The letter from PRGMEA has also detailed industry statistics, proving how this hike in price is artificially induced and how Pakistan can access affordable yarn even without resorting to imports from India.

The letter informs that the monthly production of yarn in Pakistan is 200,000 tons, with monthly consumption at 1.3 million bales.

200,000 tons of yarn is produced from cotton and synthetic fibers monthly, out of which only 100,000 tons of yarn is consumed by value-added per month balance is surplus. It is exported in the form of 60,000 tons of fabric and 40,000 tons of yarn every month.

The letter said that there is no question of shortage of yarn or fabric as it is in surplus. As per the free market mechanism, the buyers only need to pay international prices of the products to the value chain, but the so-called value-added sector of knitwear and woven garments does not want to pay the international prices of yarn and fabric.

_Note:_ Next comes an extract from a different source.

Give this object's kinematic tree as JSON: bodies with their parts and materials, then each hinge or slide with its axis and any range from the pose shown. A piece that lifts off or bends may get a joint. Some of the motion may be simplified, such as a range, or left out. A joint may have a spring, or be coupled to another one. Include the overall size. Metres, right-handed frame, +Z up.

PRGMEA alleges in the letter that the value-added sector also does not pay the regional wages of a minimum of $150 (or Rs. 22,000) to their labor in Pakistan, causing severe damage to the country. The salaried class is burdened with the rupee falling from Rs. 110 to Rs. 152 in three years with no minimum wage increase from Rs. 17,500 per month.

The letter informed that the cotton and yarn prices from India are only temporarily lower as the Indian exports were not as strong during the pandemic, and they have a temporary stockpile.

Another reason why Indian prices appear to be temporarily cheaper is the substantial increase in ocean freight, which before the pandemic was $1,300 and has now increased to $3,600 per 40 feet from Shanghai to Karachi and four times the normal freight rate from the US or Brazil.

It is completely baseless that yarn rates are above international rates. The export sector already has the facility to import yarn for re-export of products free of duty from anywhere in the world except India.

Export Refinance is available to the value-added sector at a mere 3 percent, and if it had been spent on purchasing yarn and cloth, the sector would not be reaching out to the government for additional support, PRGMEA said.

Approximately, Rs. 1 trillion has been acquired by the value-added sector in the name of Export Refinance for the procurement of yarn that would have given them enough stock for at least six months. However, there is no stock of yarn or fabric currently available with the companies, suggesting that the funds were utilized elsewhere.

Export Refinance availed by the value-added sector must be audited to see whether the credit is utilized for the purpose it was meant to be. Cheaper yarn, as is claimed could have been imported but was not done so.

It would be interesting to find out on what items this concessional finance has been spent – there will be nasty surprises, the letter insisted.

Spinning industry players imported cotton when cotton prices were high (90 cents/lb), and the exchange rate was Rs. 165. Currently, cotton is at 80 cents, and the exchange rate is Rs. 152.

The combined effect is that raw material (cotton) that has been imported is 22 percent more expensive. but the yarn manufacturers had to adjust pricing in line with the lower cotton price and exchange rate, taking a hit of approximately 10 percent on the realized value of yarn.

The rupee appreciated against the dollar by 8 percent and thereby squeezed the textile sector by reducing the amount of rupees they would have received.

In a business that is volume-based with small margins, large-scale unforeseen appreciation has wiped out profitability. Failure to hedge against exchange rate fluctuation is a business decision, and neither the government nor anyone else can be held responsible.

Apart from the commercial considerations, we demand that the industrial sector, including the value-added sector, must increase minimum wages to at least Rs. 22,000 per month, in line with the inflation in the country and regional wages.

This is the only solution to ease life for the working class by increasing minimum wages to counter the issue of food price inflation, said the letter.